Dataset extract —
════════
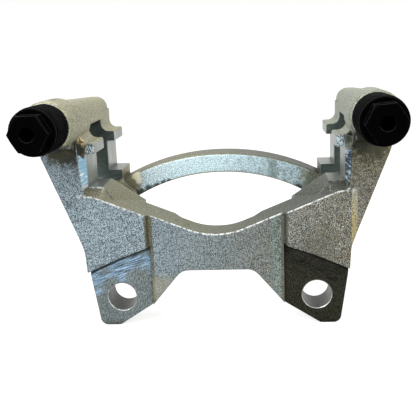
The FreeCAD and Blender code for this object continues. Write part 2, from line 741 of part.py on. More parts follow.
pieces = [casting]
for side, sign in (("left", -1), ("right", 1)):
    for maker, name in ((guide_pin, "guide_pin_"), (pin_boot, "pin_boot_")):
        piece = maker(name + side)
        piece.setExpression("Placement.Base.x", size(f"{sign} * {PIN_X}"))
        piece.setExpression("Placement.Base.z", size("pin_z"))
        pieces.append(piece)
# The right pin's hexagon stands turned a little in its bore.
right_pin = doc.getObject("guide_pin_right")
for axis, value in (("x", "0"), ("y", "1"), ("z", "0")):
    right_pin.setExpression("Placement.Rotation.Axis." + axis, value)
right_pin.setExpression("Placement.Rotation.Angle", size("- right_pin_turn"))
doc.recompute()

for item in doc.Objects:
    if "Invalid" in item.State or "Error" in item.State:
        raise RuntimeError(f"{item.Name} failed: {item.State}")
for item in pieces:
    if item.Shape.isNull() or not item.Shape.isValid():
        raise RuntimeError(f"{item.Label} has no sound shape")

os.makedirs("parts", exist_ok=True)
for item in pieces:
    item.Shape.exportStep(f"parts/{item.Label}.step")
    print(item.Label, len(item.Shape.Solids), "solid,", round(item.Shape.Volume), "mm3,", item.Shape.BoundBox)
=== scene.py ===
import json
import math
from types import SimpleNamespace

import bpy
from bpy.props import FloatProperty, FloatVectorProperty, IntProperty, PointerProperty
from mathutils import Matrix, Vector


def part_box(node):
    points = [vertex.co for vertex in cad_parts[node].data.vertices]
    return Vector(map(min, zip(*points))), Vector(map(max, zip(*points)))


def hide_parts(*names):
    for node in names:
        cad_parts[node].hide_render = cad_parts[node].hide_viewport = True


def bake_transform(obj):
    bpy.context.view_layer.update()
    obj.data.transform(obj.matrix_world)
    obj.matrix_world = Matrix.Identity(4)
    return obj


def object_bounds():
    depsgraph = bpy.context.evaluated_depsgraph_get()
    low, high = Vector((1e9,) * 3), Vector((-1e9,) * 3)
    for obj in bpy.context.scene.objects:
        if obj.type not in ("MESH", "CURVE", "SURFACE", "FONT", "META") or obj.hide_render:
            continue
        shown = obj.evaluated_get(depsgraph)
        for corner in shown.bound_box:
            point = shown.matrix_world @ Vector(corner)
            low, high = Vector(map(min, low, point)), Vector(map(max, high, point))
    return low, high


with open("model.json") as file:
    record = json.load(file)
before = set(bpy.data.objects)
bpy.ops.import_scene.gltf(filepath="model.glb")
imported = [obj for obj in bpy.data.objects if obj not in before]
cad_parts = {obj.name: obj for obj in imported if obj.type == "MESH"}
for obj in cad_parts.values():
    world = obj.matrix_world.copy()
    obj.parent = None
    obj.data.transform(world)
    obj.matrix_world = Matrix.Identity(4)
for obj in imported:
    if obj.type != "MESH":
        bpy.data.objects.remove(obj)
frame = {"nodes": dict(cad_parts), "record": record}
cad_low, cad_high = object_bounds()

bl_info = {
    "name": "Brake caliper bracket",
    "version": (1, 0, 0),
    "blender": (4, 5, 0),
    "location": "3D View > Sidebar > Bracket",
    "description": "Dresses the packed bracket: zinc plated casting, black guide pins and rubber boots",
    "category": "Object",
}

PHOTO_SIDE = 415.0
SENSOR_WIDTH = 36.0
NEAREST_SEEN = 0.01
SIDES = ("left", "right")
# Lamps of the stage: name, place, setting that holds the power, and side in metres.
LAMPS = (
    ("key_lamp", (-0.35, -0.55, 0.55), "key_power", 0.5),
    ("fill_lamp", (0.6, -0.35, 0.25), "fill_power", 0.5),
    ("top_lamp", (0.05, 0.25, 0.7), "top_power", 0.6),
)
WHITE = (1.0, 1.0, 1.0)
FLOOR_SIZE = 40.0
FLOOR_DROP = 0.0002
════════
Given exercise —
Retype only what lies between the line bearing "doc.recompute()" and the line bearing "for node in", keeping both of those lines.

The answer —
doc.recompute()

for item in doc.Objects:
    if "Invalid" in item.State or "Error" in item.State:
        raise RuntimeError(f"{item.Name} failed: {item.State}")
for item in pieces:
    if item.Shape.isNull() or not item.Shape.isValid():
        raise RuntimeError(f"{item.Label} has no sound shape")

os.makedirs("parts", exist_ok=True)
for item in pieces:
    item.Shape.exportStep(f"parts/{item.Label}.step")
    print(item.Label, len(item.Shape.Solids), "solid,", round(item.Shape.Volume), "mm3,", item.Shape.BoundBox)
=== scene.py ===
import json
import math
from types import SimpleNamespace

import bpy
from bpy.props import FloatProperty, FloatVectorProperty, IntProperty, PointerProperty
from mathutils import Matrix, Vector


def part_box(node):
    points = [vertex.co for vertex in cad_parts[node].data.vertices]
    return Vector(map(min, zip(*points))), Vector(map(max, zip(*points)))


def hide_parts(*names):
    for node in names:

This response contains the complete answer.